Coffee lovers will enjoy the Whole-Wheat Caramel Lattes. This thumbprint cookie has a rich dough with hints of coffee, a caramel filling and is topped with a chocolate-covered coffee bean.

Before the baking begins, here are some tips to help deliver tasty results:

*Baking is a science; the more accurate your ingredient measurements, the better your end product.

*Never use spreads or margarine to replace butter in a recipe. Spreads contain less fat and more water than butter and will not perform the same.

*Keep cookie dough chilled in between baking batches. Only work with one small piece of dough at a time; keep remaining dough in the refrigerator.

*Prevent cookies from sticking to baking sheets by covering sheets with a layer of parchment paper or greasing the sheet with butter.

*Cookies turn out best when the dough is placed on cool cookie sheets.

*Store soft cookies in a container with a tight lid, and crisp cookies in a container with a loose lid.

Chef Mindy Segal’s Gingersnap Cookies

(makes 4 dozen cookies)

½  cup (1 stick) plus 2 Tbs butter, softened

1½ C dark brown sugar

¼ C molasses

1 egg

2 C all-purpose flour

1 tsp baking soda

2¾ tsp cinnamon, divided

2 tsp ground ginger

¼ tsp ground cloves

¼ tsp ground nutmeg

¼ tsp finely ground black pepper

½ C sugar

Preheat oven to 350 degrees F.

In a large bowl, cream butter and dark brown sugar; add molasses and beat until blended. Add egg and mix until combined.

Combine flour, baking soda, ¾ teaspoon of the cinnamon and ginger, cloves, nutmeg and pepper in a separate bowl; add to butter mixture and mix well.

In a small bowl, combine remaining 2 teaspoons cinnamon and ½ cup sugar. Shape dough into 1-inch balls, then roll in cinnamon and sugar mixture. Place dough on parchment-lined cookie sheets.

Bake 10 minutes. Cool completely on a wire rack. Store cookies in an air-tight container at room temperature for up to one week.
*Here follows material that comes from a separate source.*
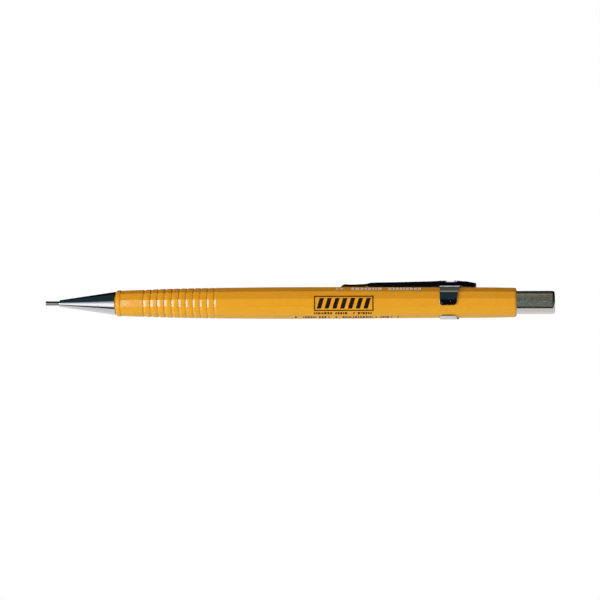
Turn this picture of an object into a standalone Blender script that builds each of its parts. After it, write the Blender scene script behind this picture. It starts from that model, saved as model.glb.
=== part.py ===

Whole Wheat Caramel Lattes

(makes 3 dozen cookies)

1 C (2 sticks) butter, softened

2/3  C sugar

¼ C café mocha instant coffee crystals

1 egg

1 tsp pure vanilla extract

1¼ C whole wheat flour

1 C all-purpose flour

18 caramels

1 Tbs heavy cream

42 chocolate-covered coffee beans

Preheat oven to 350 degrees F.

In a large bowl, cream butter, sugar and instant coffee crystals together until light and fluffy. Add egg and vanilla; beat until blended. Combine flours in a separate bowl and add to butter mixture; mix well.

Shape dough into 1-inch balls, and place 2 inches apart on parchment-lined cookie sheets. Press thumb into cookie center. Bake 10 to 12 minutes until cookies begin to brown. Cool completely on a wire rack.

In a small saucepan over low heat, heat caramels and cream; stirring frequently. Using a teaspoon, drop melted caramel into each thumbprint, placing a chocolate-covered coffee bean on caramel immediately.

Store in an airtight container at room temperature for up to three days.